Head Start parent selected to pitch program idea at Accelerate 2023
Briana Cannada is a Head Start parent, a national representative for Step Forward’s policy council and a mother. She is also an entrepreneur and an artist.
“I was always really talented in art, but my mother was a single mom of two, so even though she was supportive of my talent and interest, she wasn’t always able to provide financial resources for me to be able to cultivate my talent and interest,” Cannada recalled. “That’s why I want programming that is accessible to youth.”
Cannada isn’t just talking about such programming, though. She already has programming available for older students and has a program idea for preschool-aged children. She was recently selected to pitch in the education category at Accelerate, a pitch competition in Greater Cleveland.
“I thought it was awesome because I knew a lot of people applied and they only took five people for each category,” she explained. “And there were no other preschool initiatives.”
The applicants will pitch their idea Thursday, February 23rd at the Huntington Convention Center of Cleveland. Categories include Cleveland experiences and excursions, economic prosperity, education, health and well-being, quality of life and social change. A panel of judges, made up of community leaders, will select one finalist in each category. The winner will receive $5,000. The remaining five finalists will receive $2,000.
Cannada’s idea is called Pre-K Picassos. It is a literacy and art initiative.
“So, if I was facilitating a session, it would be me coming to do an interactive story time with the children. The fun thing about Pre-K Picassos is that it can be tailored to the program I am working with or be a preset curriculum that I have already created. We we would read a story and then we would do an art extension activity based on the story we read,” she explained. “For example, if we read Pete the Cat and His Four Groovy Buttons, we might do an extension activity like a button collage. There would be buttons of all different types of sizes, colors. The children would have have access to different fabrics for Pete’s jacket or shirt that they would be emulating from the story.”
Cannada continued, that she would be able to have conversations with the children about math, recognizing different sizes of the buttons and comparing big and small all while the children were using their imagination and creativity to make art. They would also get the opportunity to feel different fabrics and materials.
“And then I would send home resources for parents,” she continued. “They would be simple activities but help the children retain the information that we read in the story, because they did so many extension activities.”
Cannada has had the idea for Pre-K Picassos for a while but said she has taken the time to get all the plans together.
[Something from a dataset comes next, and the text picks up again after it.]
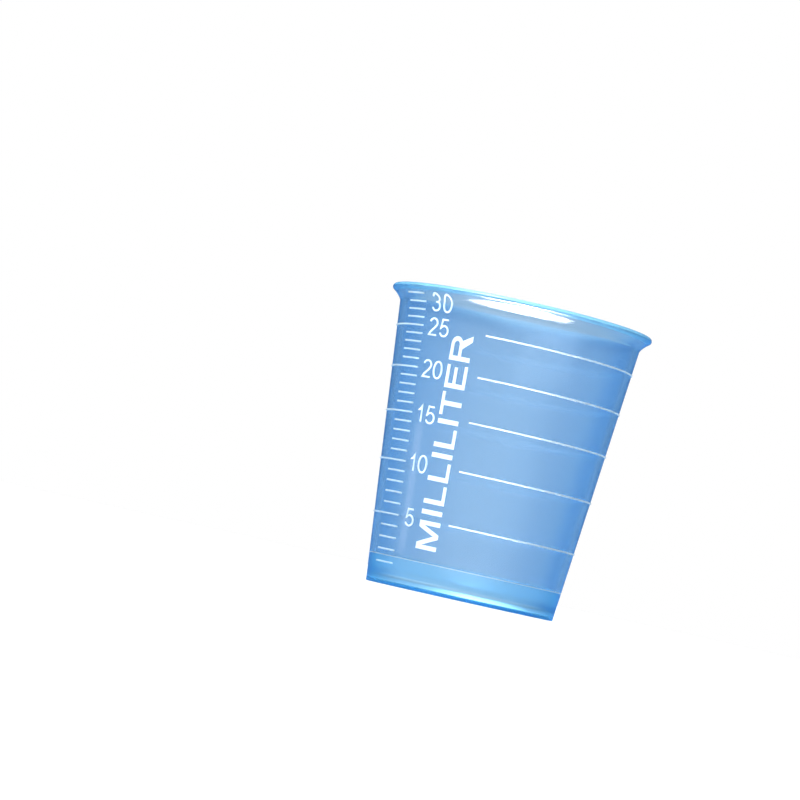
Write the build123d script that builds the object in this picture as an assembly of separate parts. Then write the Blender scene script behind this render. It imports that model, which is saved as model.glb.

She said so far, people have loved her idea and donated to her mission.
“Being in the inner city, there isn’t a lot of programming that is accessible to low-income areas,” she said. “Studies show birth to age five is the most crucial time for building connections with children. They need exposure. They need it at that time period so we can foster their interests. They need programming!”
Cannada specifically pointed out the need for literacy initiatives among preschool-aged children in Greater Cleveland. She referenced a statistic, shared by Newschannel 5 in 2020, that showed 66 percent of people who live in Cleveland are functionally illiterate. The same report shared that some neighborhoods were 95 percent illiterate.
“I’m not just looking to be in daycare and Head Start. I want this programming to be in libraries and local school systems that service preschool-aged children,” she said.
When asked what Cannada would do with the money if she won, she said she would invest the funding in resources like the art materials and books she would use.